Tally the lines below that contain the word "Blender", and give only that number.

Listed entries:
════════════════
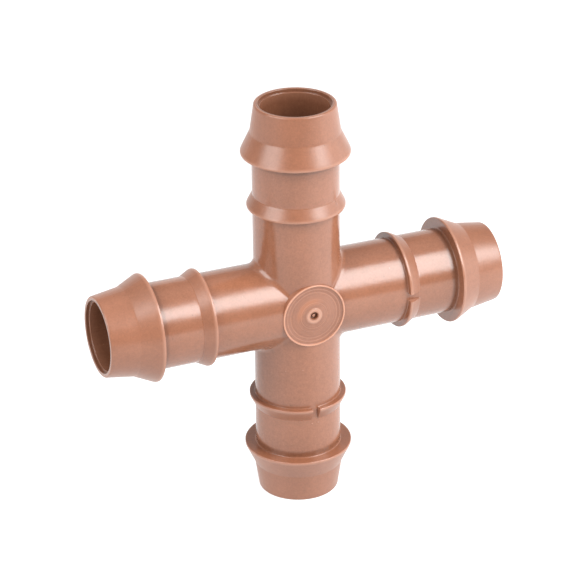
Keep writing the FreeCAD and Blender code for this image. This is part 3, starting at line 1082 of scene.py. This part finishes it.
# %% Make the gate pad
def make_gate_pad():
    """The pad: a turned front and a saddle-shaped back."""
    angles = np.arange(PAD_COLUMNS) * 2 * math.pi / PAD_COLUMNS
    out = np.repeat(pad_rows[:, :1], PAD_COLUMNS, axis=1)
    forward = np.repeat(pad_rows[:, 1:], PAD_COLUMNS, axis=1)

    past_collar = eased((out - COLLAR_RADIUS) / (0.2 * MM))
    on_floor = past_collar * eased((PAD_RADIUS - LIP_WIDTH - out) / (0.2 * MM))
    rings = np.sin(2 * math.pi * out / RING_PITCH + 0.25 * np.sin(3 * angles))
    rings = rings + 0.6 * np.sin(2 * math.pi * out / (0.61 * RING_PITCH) + 1.0)
    forward = forward + RING_DEPTH * on_floor * rings

    near_edge = eased((out - PAD_RADIUS + 1.5 * LIP_WIDTH) / (0.5 * LIP_WIDTH))
    on_lip = near_edge * eased((forward - PAD_FLOOR) / (0.1 * MM))
    forward = forward - 0.03 * MM * on_lip * (1 + ragged_wave(angles, 1.9)) / 2
    inner_side = on_lip * (out < PAD_RADIUS - 0.5 * LIP_WIDTH)
    out = out + 0.03 * MM * inner_side * slow_wave(angles, 0.0, 0.4)

    on_stub = eased((forward - PIT_FLOOR) / (0.2 * MM)) * (out < STUB_RADIUS * 1.05)
    torn = on_stub * (0.5 * np.sin(2 * angles + 0.6) + 0.3 * np.sin(5 * angles)) * out / STUB_RADIUS
    forward = forward + 0.09 * MM * torn
    # Painted light: a glow on the lip, the collar and the torn stub.
    collar = near_crest(out, forward, (PIT_RADIUS + COLLAR_RADIUS) / 2, COLLAR_TOP, 0)
    edge_glow = np.maximum(np.maximum(on_lip, 0.7 * collar), 0.9 * on_stub)

    front = np.stack([out * np.sin(angles), -forward, out * np.cos(angles)], axis=2)
    edge = front[-1]
    foot = edge.copy()
    foot[:, 1] = bed_depth(edge[:, 0], edge[:, 2])
    drop = np.linspace(0, 1, WALL_STEPS)[:, None, None]
    shrink = np.linspace(1, 0, FLOOR_STEPS)[:, None]
    across, height = foot[:, 0] * shrink, foot[:, 2] * shrink
    skin = Skin()
    skin.add(front, edge_glow, closed=True)
    skin.add(edge + (foot - edge) * drop, closed=True)
    skin.add(np.stack([across, bed_depth(across, height), height], axis=2), closed=True)
    return skin.sew("gate_pad", [turned_pad_brown])


fit_piece(make_gate_pad(), "gate_pad")
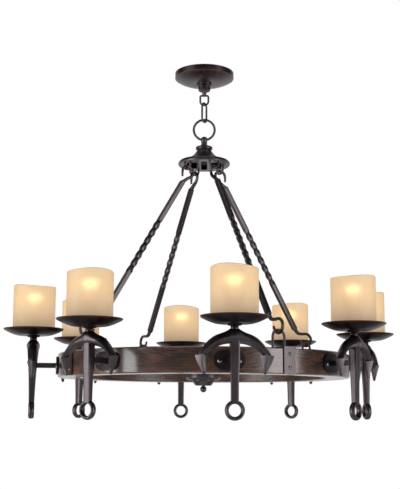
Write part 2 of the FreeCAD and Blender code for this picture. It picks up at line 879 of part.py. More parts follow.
════════════════
Reply to the exercise: 2